◆ Exercise brief ◆
Would you quote the material below in full and unchanged?

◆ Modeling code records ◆
┄┄┄┄┄┄┄┄┄┄┄┄┄┄┄┄┄┄┄┄
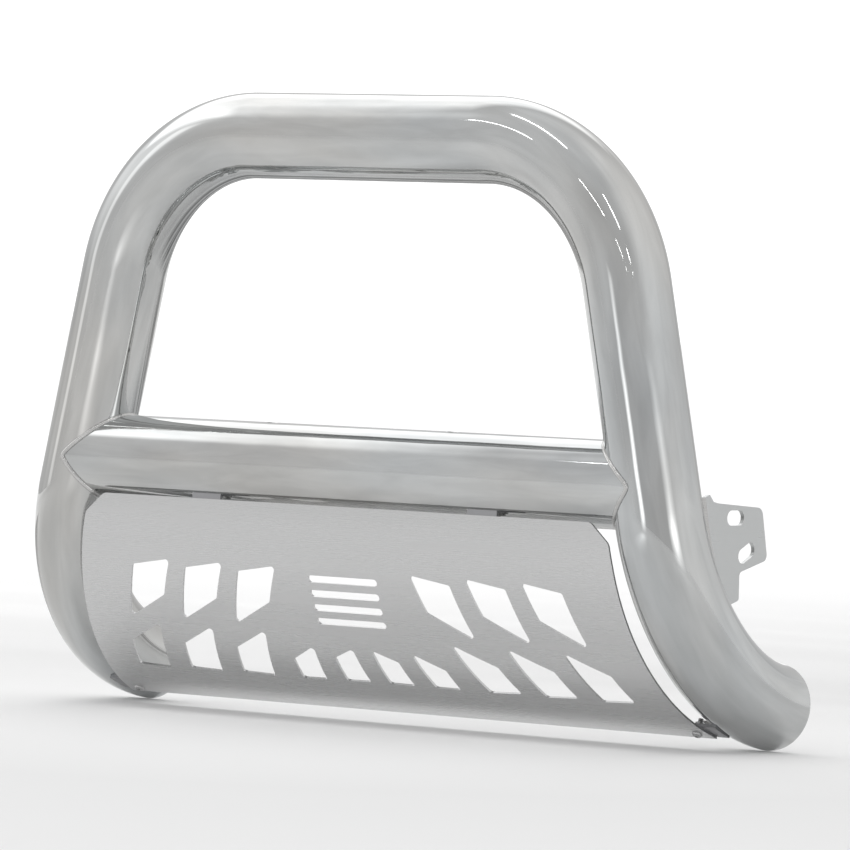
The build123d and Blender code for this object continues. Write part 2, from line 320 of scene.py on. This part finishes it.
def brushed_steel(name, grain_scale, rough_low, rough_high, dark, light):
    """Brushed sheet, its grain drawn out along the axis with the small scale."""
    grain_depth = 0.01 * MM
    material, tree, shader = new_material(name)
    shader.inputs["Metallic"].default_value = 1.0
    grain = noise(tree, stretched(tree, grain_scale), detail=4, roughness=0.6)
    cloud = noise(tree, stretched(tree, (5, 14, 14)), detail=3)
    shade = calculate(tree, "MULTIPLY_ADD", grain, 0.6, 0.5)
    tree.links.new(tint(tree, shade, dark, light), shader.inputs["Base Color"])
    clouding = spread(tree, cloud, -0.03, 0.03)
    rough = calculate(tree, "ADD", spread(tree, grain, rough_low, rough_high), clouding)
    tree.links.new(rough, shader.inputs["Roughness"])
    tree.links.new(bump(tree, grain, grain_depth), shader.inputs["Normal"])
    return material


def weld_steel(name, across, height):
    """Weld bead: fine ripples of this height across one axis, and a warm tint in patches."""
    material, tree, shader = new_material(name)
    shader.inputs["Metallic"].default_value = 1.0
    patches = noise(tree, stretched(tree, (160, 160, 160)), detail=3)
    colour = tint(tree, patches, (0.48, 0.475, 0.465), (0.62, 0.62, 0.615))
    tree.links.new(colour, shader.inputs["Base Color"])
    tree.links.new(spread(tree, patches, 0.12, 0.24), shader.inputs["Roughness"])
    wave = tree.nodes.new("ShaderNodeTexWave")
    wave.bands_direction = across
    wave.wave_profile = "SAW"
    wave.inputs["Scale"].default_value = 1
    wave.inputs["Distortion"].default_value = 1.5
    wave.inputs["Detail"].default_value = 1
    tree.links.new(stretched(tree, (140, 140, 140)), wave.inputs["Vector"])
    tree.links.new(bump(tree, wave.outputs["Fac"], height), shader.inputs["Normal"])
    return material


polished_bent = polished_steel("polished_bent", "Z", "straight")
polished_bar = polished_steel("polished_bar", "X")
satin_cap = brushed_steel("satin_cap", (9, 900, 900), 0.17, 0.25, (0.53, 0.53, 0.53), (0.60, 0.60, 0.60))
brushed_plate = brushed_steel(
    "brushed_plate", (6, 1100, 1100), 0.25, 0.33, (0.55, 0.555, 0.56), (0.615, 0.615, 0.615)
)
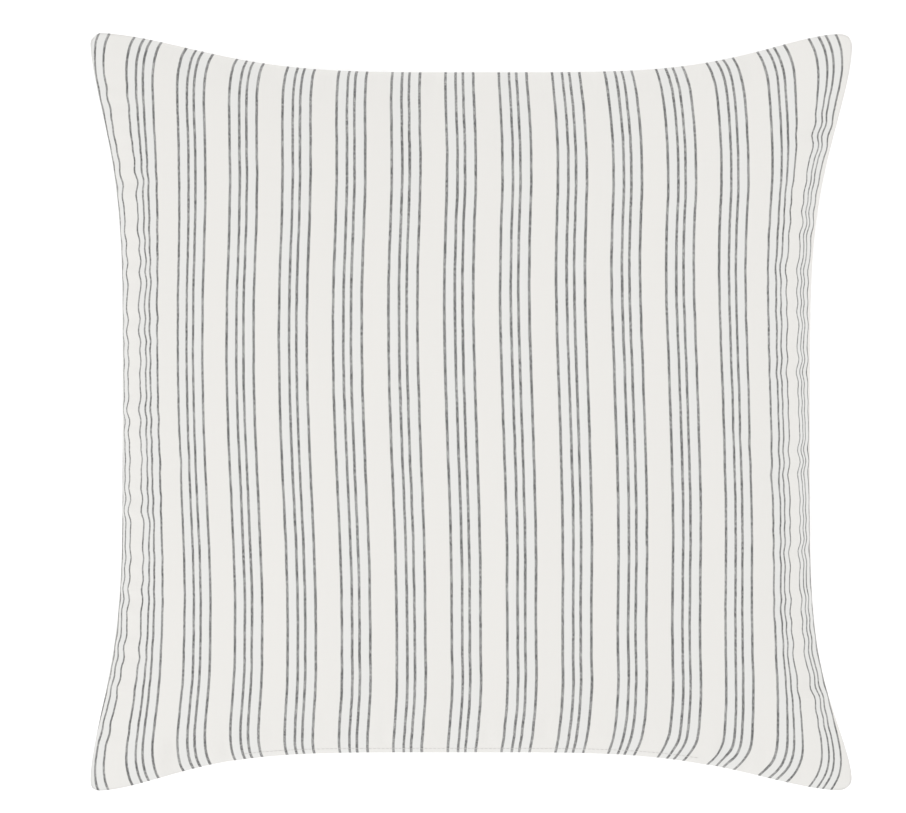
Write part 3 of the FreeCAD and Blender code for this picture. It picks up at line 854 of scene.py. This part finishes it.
┄┄┄┄┄┄┄┄┄┄┄┄┄┄┄┄┄┄┄┄
◆ Answer to the exercise ◆
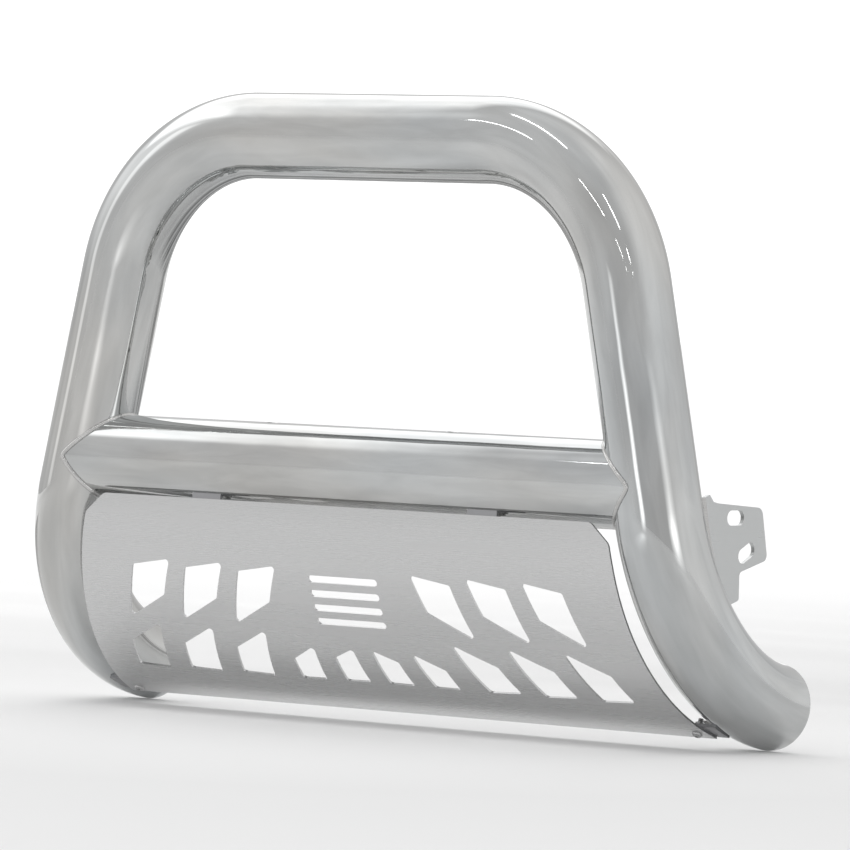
The build123d and Blender code for this object continues. Write part 2, from line 320 of scene.py on. This part finishes it.
def brushed_steel(name, grain_scale, rough_low, rough_high, dark, light):
    """Brushed sheet, its grain drawn out along the axis with the small scale."""
    grain_depth = 0.01 * MM
    material, tree, shader = new_material(name)
    shader.inputs["Metallic"].default_value = 1.0
    grain = noise(tree, stretched(tree, grain_scale), detail=4, roughness=0.6)
    cloud = noise(tree, stretched(tree, (5, 14, 14)), detail=3)
    shade = calculate(tree, "MULTIPLY_ADD", grain, 0.6, 0.5)
    tree.links.new(tint(tree, shade, dark, light), shader.inputs["Base Color"])
    clouding = spread(tree, cloud, -0.03, 0.03)
    rough = calculate(tree, "ADD", spread(tree, grain, rough_low, rough_high), clouding)
    tree.links.new(rough, shader.inputs["Roughness"])
    tree.links.new(bump(tree, grain, grain_depth), shader.inputs["Normal"])
    return material


def weld_steel(name, across, height):
    """Weld bead: fine ripples of this height across one axis, and a warm tint in patches."""
    material, tree, shader = new_material(name)
    shader.inputs["Metallic"].default_value = 1.0
    patches = noise(tree, stretched(tree, (160, 160, 160)), detail=3)
    colour = tint(tree, patches, (0.48, 0.475, 0.465), (0.62, 0.62, 0.615))
    tree.links.new(colour, shader.inputs["Base Color"])
    tree.links.new(spread(tree, patches, 0.12, 0.24), shader.inputs["Roughness"])
    wave = tree.nodes.new("ShaderNodeTexWave")
    wave.bands_direction = across
    wave.wave_profile = "SAW"
    wave.inputs["Scale"].default_value = 1
    wave.inputs["Distortion"].default_value = 1.5
    wave.inputs["Detail"].default_value = 1
    tree.links.new(stretched(tree, (140, 140, 140)), wave.inputs["Vector"])
    tree.links.new(bump(tree, wave.outputs["Fac"], height), shader.inputs["Normal"])
    return material


polished_bent = polished_steel("polished_bent", "Z", "straight")
polished_bar = polished_steel("polished_bar", "X")
satin_cap = brushed_steel("satin_cap", (9, 900, 900), 0.17, 0.25, (0.53, 0.53, 0.53), (0.60, 0.60, 0.60))
brushed_plate = brushed_steel(
    "brushed_plate", (6, 1100, 1100), 0.25, 0.33, (0.55, 0.555, 0.56), (0.615, 0.615, 0.615)
)
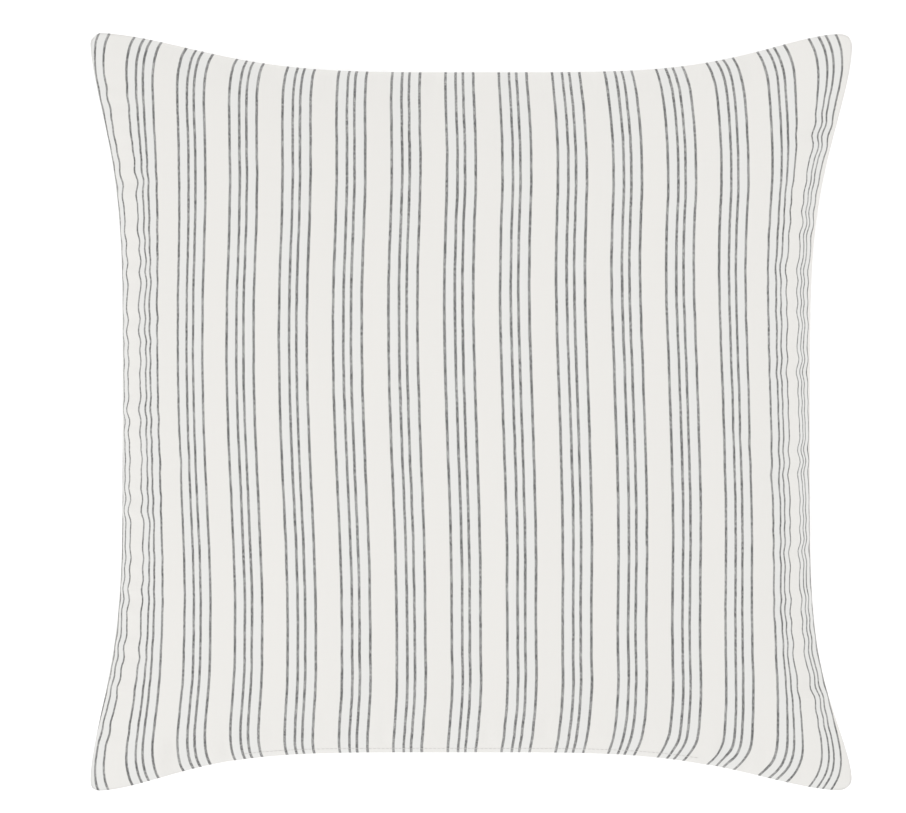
Write part 3 of the FreeCAD and Blender code for this picture. It picks up at line 854 of scene.py. This part finishes it.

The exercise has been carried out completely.